Starring Ray Liotta, Joe Pesci and Robert De Niro.

Written by Nicholas Pileggi ( Novel) and Martin Scorsese.

Directed by Martin Scorsese.

First of all I'll say that this isn't normally the kind of movie I watch. In fact I think ( apart from Bugsy Malone which probably really doesn't count) this is the first Mobster movie I can remember watching, It's a proper guys movie. I'm a guy but I'm not that much of a geezer. This is probably to movies what Top Gear is to TV.

It's quite long but it did keep my interest all the way. The acting performances are decent without there really being any stand out performances. Ray Liotta and Joe Pesci ( is he really not related in any way to Joe Paquale?) were probably the pick of the bunch amongst this star studded cast of big nosed very Italian looking actors.Robert De Niro didn't really play a big part and for most of the movie it felt like he was just going through the motions and doing a pretty decent impression of himself, if that makes sense.
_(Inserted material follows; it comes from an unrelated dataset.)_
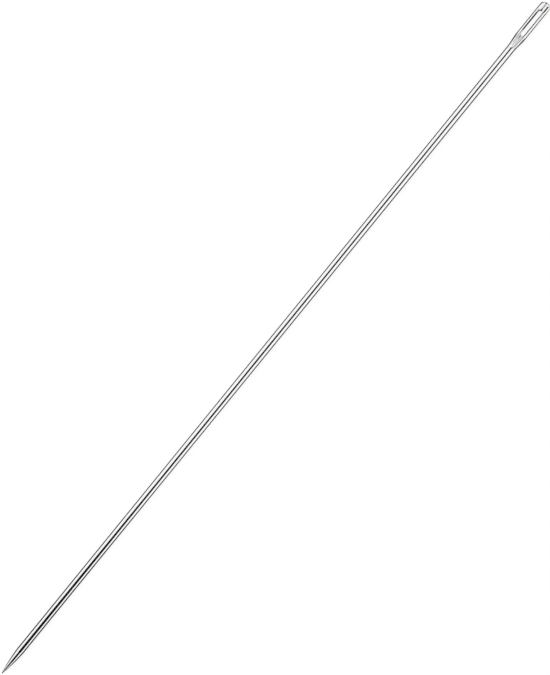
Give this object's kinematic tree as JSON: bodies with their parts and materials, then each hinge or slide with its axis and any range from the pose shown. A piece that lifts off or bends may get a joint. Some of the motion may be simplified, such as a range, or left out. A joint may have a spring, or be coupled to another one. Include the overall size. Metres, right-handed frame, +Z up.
{
  "type": "upholstery needle",
  "caption": "Long straight steel hand needle with a round point, a flat pressed head and a long slotted eye with thread gutters.",
  "frame": {"origin": "middle of the footprint on the surface that the shaft lies on, halfway along the needle", "axes": "+X along the wire from the point to the eye, +Y across the flats of the head, +Z up through the eye"},
  "size_m": [0.254, 0.0032, 0.0024],
  "materials": {
    "polished_steel": "polished bright nickel-plated steel, with matt ground gutters"
  },
  "bodies": {
    "root": {"needle": "polished_steel"}
  },
  "joints": []
}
The cinematography was good and there there lots of laughs, shocks, blood and twists along the way which I'd expect from a Scorsese film. The big problem from my point of view is that there isn't much of a plot. It's very artsy but there isn't much of a plot to keep me that interested. And I prefer a plot to grab hold of. That's probably because its a true story and they didn't want to make up too much stuff in case they offended the wrong people. I mean would you want to p*** off the mob?

Overall this is a decent movie if you like this kind of thing. It's not really my kind of thing but it's still worthy of an 8 out of 10.